Gather up all lines that carry the word "from".

#### Extracted data

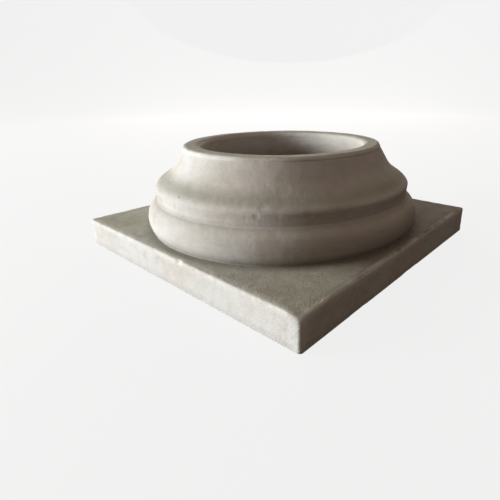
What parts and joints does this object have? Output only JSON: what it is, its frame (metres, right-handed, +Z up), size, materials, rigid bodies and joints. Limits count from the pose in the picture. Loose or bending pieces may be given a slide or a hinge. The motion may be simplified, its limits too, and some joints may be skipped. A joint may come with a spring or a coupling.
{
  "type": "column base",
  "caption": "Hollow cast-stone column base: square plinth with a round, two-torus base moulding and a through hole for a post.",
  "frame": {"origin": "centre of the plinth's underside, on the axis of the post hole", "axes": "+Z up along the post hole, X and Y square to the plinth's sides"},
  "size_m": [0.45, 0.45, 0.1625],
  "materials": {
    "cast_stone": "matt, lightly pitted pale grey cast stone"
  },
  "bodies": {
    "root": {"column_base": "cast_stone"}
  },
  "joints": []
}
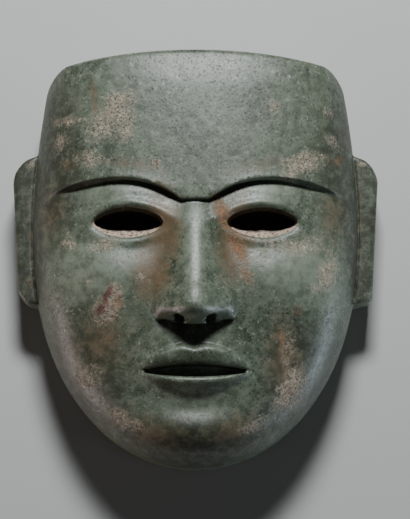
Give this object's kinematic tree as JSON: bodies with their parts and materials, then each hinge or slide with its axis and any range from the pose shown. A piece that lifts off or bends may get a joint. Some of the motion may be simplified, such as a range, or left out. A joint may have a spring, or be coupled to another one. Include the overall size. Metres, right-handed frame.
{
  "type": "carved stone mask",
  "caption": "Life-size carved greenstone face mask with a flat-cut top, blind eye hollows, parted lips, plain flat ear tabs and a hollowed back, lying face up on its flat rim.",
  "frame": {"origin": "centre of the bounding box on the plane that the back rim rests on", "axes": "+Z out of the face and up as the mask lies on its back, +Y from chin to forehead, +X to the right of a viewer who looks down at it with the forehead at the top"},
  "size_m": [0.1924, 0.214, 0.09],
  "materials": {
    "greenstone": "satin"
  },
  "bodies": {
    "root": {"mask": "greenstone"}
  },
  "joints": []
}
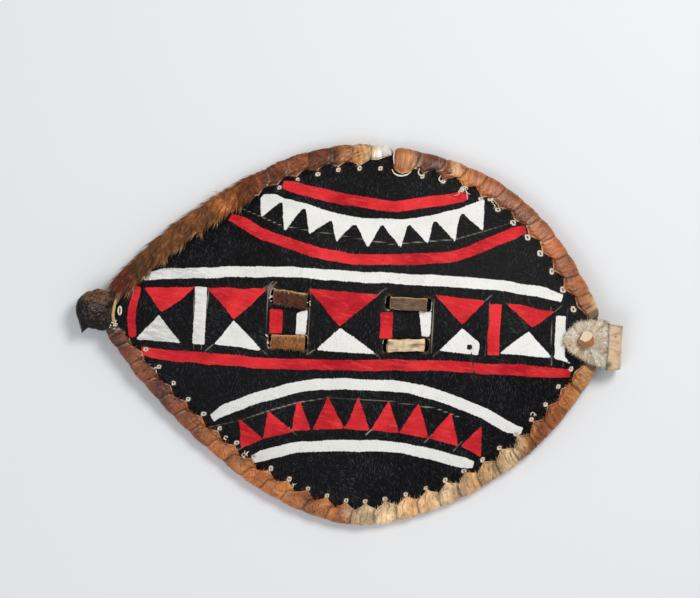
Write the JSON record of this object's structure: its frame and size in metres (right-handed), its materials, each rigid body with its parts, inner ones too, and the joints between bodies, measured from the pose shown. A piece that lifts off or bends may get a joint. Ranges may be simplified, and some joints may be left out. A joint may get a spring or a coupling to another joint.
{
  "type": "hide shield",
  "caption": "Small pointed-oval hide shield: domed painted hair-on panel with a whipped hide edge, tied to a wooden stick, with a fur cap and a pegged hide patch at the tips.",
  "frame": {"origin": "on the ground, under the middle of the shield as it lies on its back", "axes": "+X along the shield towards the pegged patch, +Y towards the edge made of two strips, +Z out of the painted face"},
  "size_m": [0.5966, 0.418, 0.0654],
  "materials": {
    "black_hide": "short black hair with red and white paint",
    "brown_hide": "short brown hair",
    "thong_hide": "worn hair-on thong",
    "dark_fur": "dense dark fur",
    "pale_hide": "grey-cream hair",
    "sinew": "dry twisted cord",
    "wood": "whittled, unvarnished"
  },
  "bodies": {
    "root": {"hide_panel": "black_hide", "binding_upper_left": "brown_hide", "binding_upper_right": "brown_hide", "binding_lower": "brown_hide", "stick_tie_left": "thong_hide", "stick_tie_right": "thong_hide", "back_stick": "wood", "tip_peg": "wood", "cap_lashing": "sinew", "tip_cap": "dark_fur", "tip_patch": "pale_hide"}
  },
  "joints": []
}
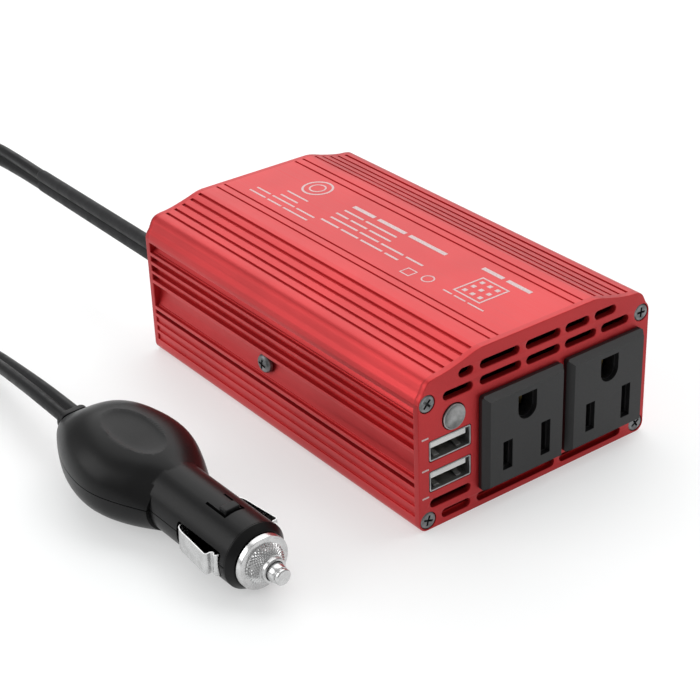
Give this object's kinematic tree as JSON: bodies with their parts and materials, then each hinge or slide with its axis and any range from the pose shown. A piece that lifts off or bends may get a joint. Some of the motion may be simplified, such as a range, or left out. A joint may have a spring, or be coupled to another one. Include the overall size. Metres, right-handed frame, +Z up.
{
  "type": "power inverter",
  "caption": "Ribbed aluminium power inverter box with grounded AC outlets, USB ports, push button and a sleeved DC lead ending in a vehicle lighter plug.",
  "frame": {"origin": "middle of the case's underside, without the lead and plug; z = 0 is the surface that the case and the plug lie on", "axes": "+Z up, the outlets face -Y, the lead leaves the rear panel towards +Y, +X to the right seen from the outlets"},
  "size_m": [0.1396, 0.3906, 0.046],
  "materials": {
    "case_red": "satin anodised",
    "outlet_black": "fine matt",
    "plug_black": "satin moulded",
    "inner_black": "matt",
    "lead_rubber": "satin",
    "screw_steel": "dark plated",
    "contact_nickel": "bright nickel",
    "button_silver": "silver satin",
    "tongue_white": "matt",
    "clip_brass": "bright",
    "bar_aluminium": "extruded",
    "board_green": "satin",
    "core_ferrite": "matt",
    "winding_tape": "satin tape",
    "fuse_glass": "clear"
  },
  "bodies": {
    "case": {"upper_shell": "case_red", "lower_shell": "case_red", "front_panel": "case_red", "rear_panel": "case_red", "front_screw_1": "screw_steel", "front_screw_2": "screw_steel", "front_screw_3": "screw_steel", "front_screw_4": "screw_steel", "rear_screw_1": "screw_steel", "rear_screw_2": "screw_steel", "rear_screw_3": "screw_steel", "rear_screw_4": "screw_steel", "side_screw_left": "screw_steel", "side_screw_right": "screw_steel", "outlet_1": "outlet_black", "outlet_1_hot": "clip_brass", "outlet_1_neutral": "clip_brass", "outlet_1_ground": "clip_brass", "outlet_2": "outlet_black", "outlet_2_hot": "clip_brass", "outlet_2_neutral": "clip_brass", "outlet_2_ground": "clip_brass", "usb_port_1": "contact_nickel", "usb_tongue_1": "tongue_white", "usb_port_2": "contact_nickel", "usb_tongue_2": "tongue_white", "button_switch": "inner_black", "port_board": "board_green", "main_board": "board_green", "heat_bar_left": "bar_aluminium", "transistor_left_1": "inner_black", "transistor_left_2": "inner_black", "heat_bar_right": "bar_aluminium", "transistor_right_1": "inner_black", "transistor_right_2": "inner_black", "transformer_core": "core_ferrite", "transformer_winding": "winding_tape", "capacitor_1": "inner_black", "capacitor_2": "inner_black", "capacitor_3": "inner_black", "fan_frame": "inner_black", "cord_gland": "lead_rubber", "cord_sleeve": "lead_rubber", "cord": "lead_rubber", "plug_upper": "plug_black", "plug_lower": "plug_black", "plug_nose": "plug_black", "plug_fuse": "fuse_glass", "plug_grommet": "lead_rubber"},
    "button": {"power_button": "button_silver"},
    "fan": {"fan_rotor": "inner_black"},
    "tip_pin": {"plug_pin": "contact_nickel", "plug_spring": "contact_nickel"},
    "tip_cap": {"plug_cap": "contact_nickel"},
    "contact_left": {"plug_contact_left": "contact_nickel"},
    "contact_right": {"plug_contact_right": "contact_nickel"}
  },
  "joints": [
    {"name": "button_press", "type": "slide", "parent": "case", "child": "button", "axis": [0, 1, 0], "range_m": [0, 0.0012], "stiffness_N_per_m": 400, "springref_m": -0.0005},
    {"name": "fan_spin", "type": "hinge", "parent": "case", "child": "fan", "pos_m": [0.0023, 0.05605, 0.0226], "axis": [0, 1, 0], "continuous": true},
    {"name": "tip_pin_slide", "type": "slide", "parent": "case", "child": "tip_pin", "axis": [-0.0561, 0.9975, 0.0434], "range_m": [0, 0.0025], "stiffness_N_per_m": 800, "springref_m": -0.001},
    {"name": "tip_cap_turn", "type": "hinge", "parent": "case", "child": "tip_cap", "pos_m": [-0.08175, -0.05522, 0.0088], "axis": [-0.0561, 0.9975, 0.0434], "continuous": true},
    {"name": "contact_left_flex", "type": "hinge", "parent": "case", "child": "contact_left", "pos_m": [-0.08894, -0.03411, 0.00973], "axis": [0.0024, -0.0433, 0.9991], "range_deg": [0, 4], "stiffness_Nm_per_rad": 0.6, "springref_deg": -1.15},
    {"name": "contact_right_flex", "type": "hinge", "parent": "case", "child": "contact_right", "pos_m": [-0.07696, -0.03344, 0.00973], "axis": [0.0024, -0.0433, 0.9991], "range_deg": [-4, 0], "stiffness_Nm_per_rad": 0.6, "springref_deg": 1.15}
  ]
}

########
#### Extracted data

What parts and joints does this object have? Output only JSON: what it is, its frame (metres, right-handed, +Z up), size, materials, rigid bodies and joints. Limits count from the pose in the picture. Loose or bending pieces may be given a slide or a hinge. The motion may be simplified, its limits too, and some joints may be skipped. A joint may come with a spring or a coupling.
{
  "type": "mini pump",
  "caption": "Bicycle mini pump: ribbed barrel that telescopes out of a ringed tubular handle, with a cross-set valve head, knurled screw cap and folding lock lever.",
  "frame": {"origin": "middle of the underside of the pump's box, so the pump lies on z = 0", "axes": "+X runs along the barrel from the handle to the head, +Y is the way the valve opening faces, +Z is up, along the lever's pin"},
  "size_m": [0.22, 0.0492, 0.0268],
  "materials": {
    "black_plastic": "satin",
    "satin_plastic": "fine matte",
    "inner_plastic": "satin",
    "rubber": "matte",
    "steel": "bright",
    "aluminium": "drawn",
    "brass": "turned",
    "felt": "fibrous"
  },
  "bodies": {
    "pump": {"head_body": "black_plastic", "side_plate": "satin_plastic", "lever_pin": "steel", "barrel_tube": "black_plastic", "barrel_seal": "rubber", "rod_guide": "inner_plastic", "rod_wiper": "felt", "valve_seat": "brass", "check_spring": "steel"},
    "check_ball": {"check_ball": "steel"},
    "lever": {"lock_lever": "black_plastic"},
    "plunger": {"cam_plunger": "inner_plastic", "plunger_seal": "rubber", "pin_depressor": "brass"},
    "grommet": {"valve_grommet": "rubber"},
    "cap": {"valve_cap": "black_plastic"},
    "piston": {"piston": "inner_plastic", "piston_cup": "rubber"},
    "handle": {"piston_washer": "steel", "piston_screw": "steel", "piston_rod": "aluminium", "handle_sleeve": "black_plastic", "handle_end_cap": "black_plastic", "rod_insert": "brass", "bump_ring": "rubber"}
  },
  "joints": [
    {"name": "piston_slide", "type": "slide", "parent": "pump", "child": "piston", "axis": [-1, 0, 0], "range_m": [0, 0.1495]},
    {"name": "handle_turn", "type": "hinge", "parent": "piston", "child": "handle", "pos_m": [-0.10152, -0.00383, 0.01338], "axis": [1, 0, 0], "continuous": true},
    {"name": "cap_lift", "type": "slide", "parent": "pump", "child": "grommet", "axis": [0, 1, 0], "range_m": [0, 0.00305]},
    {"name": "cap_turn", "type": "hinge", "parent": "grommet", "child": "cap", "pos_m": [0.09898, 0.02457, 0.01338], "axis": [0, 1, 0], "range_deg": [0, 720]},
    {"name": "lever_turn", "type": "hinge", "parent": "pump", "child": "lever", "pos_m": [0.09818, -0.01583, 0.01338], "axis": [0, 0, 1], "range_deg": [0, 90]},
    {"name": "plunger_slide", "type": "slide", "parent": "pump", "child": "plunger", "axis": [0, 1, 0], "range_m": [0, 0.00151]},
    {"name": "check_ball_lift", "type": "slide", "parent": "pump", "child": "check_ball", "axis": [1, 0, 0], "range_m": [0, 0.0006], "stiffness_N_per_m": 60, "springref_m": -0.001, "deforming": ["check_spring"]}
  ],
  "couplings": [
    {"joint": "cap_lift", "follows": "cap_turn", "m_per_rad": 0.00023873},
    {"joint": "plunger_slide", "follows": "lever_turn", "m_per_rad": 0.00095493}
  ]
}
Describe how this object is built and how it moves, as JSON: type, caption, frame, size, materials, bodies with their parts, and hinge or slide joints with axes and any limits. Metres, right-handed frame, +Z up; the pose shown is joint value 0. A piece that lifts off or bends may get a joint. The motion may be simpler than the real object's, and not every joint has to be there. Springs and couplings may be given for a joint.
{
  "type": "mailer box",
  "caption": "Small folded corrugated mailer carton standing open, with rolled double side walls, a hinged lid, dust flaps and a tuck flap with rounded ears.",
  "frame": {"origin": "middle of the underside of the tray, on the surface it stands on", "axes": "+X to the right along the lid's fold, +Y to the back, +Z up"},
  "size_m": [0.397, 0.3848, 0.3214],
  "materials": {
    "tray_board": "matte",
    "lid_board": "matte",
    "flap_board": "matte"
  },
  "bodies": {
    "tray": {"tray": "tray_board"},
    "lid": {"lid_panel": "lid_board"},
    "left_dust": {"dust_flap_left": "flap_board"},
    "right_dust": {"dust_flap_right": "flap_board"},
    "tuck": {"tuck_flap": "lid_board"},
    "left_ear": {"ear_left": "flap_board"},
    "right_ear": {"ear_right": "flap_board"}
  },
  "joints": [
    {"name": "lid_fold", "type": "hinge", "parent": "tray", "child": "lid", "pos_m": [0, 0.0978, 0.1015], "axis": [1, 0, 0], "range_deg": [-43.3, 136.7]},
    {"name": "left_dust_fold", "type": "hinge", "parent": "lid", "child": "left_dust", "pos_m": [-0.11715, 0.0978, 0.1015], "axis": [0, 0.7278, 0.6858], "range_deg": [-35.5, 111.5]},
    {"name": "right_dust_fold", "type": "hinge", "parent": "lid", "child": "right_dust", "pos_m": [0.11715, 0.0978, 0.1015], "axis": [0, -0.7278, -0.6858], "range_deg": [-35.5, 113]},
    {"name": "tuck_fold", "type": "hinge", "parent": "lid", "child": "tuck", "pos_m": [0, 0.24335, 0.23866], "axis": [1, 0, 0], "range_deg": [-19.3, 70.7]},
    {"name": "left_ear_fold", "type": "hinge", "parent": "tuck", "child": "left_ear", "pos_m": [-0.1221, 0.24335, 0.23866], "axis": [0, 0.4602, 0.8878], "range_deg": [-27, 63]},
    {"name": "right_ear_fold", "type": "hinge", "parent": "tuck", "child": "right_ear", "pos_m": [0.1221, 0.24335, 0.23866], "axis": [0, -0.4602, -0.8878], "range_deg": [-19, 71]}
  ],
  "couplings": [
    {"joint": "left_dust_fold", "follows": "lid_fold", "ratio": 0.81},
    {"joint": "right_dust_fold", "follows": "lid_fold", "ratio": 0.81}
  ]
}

########

### Result below
What parts and joints does this object have? Output only JSON: what it is, its frame (metres, right-handed, +Z up), size, materials, rigid bodies and joints. Limits count from the pose in the picture. Loose or bending pieces may be given a slide or a hinge. The motion may be simplified, its limits too, and some joints may be skipped. A joint may come with a spring or a coupling.
Give this object's kinematic tree as JSON: bodies with their parts and materials, then each hinge or slide with its axis and any range from the pose shown. A piece that lifts off or bends may get a joint. Some of the motion may be simplified, such as a range, or left out. A joint may have a spring, or be coupled to another one. Include the overall size. Metres, right-handed frame.
  "frame": {"origin": "centre of the bounding box on the plane that the back rim rests on", "axes": "+Z out of the face and up as the mask lies on its back, +Y from chin to forehead, +X to the right of a viewer who looks down at it with the forehead at the top"},
Write the JSON record of this object's structure: its frame and size in metres (right-handed), its materials, each rigid body with its parts, inner ones too, and the joints between bodies, measured from the pose shown. A piece that lifts off or bends may get a joint. Ranges may be simplified, and some joints may be left out. A joint may get a spring or a coupling to another joint.
Give this object's kinematic tree as JSON: bodies with their parts and materials, then each hinge or slide with its axis and any range from the pose shown. A piece that lifts off or bends may get a joint. Some of the motion may be simplified, such as a range, or left out. A joint may have a spring, or be coupled to another one. Include the overall size. Metres, right-handed frame, +Z up.
  "frame": {"origin": "middle of the case's underside, without the lead and plug; z = 0 is the surface that the case and the plug lie on", "axes": "+Z up, the outlets face -Y, the lead leaves the rear panel towards +Y, +X to the right seen from the outlets"},
What parts and joints does this object have? Output only JSON: what it is, its frame (metres, right-handed, +Z up), size, materials, rigid bodies and joints. Limits count from the pose in the picture. Loose or bending pieces may be given a slide or a hinge. The motion may be simplified, its limits too, and some joints may be skipped. A joint may come with a spring or a coupling.
  "frame": {"origin": "middle of the underside of the pump's box, so the pump lies on z = 0", "axes": "+X runs along the barrel from the handle to the head, +Y is the way the valve opening faces, +Z is up, along the lever's pin"},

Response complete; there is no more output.